I thought this was an interesting approach to addressing gender equality in ICT policy. The article provides insight to potential obstacles in the first front, such as the likelihood of policy makers in regions characteristic of great gender inequality being resistant to engendering the policy process. Furthermore, this is where gender advocates may be capable of producing greater results in engendering ICT policy. They put forth that since gender sensitive advocates, women organizations, and civil societies can be influential in the policy process, if they educate themselves on technologies and the importance of engendering ICT usages this could greatly contribute to the closing of the inequality gap. Obviously, addressing gender issues is not black and white and actually rather complex as is addressing most social issues, but I felt this was a unique and insightful approach to keep in mind in women empowerment in the ICT realm.
Many ICT4D initiatives have yet to scale or prove to be sustainable post implementation. Chapter five of Unwin’s textbook emphasizes that in order for ICT4D initiatives to actually have a chance at producing a lasting benefit, it is essential to lay a solid foundation of effective national ICT policies and strategies. He highlights the need for these policies and strategies in that the market alone will not allow ICTs to reach the poor and confidence must be given to the private sector to ensure their investments are safe and will produce a profit.
However, after all our class discussions covering indices and their importance in terms of measuring ICTs for development, I thought it was particularly interesting when he points out how indices can potentially hurt ICT4D initiatives. He explains that excessive attention to the indices may lead governments to dump large sums of money into programs solely attempting to feature their country higher up in the indices rankings/ratings which can ultimately divert attention from implementation of initiatives at the ground level. Moreover, governments become more considered with the numbers placed on their status rather than focusing on funding efficacious ICT4D practices.

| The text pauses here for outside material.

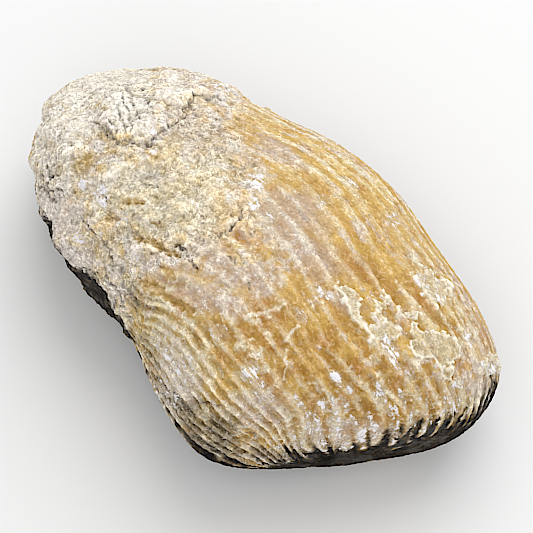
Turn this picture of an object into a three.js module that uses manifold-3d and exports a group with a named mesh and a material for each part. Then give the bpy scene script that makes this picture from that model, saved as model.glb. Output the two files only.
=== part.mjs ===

Every year IBM releases its annual “5 in 5” list which consists of the company’s’ predictions of emerging technology trends that will effect our lives in the next five years. CNN wrote an article discussing their No. 4 prediction, claiming that the digital divide will vanish within the following five years due to ubiquitous mobile technology. This is a bold statement. Although ICT reports demonstrate that mobile phone usage is growing at exponential rates, surpassing other technological means of communication, it is unlikely that mobile phone usage alone will lead the to closing of the digital divide. Indeed, the ever-increasing number of mobile phone users will contribute to the narrowing of the divide, but an increase in mobile phones alone will not close the gap entirely. What do you think?
Depending on how you define the gap of the digital divide, those considered to have access or not changes, for example, in defining who has and doesn’t have high-speed internet access. Measuring this becomes rather difficult and the reporter brings forward a good point of what is deemed “fast enough” in online access when technology seems to be limitless in its’ advancements. This made me think of the reports we discussed in class and how this could be a large obstacle in terms of measuring. Moreover, with each time data is collected, one year may consider a certain bandwidth/internet speed/network as defined as a “high-speed internet user,” whereas within a couple years there most likely will be an even higher internet speed being used elsewhere. Thus as technology continues to advance faster and faster as we move forward into the future, how do we go about tracking ICTs internationally most effectively?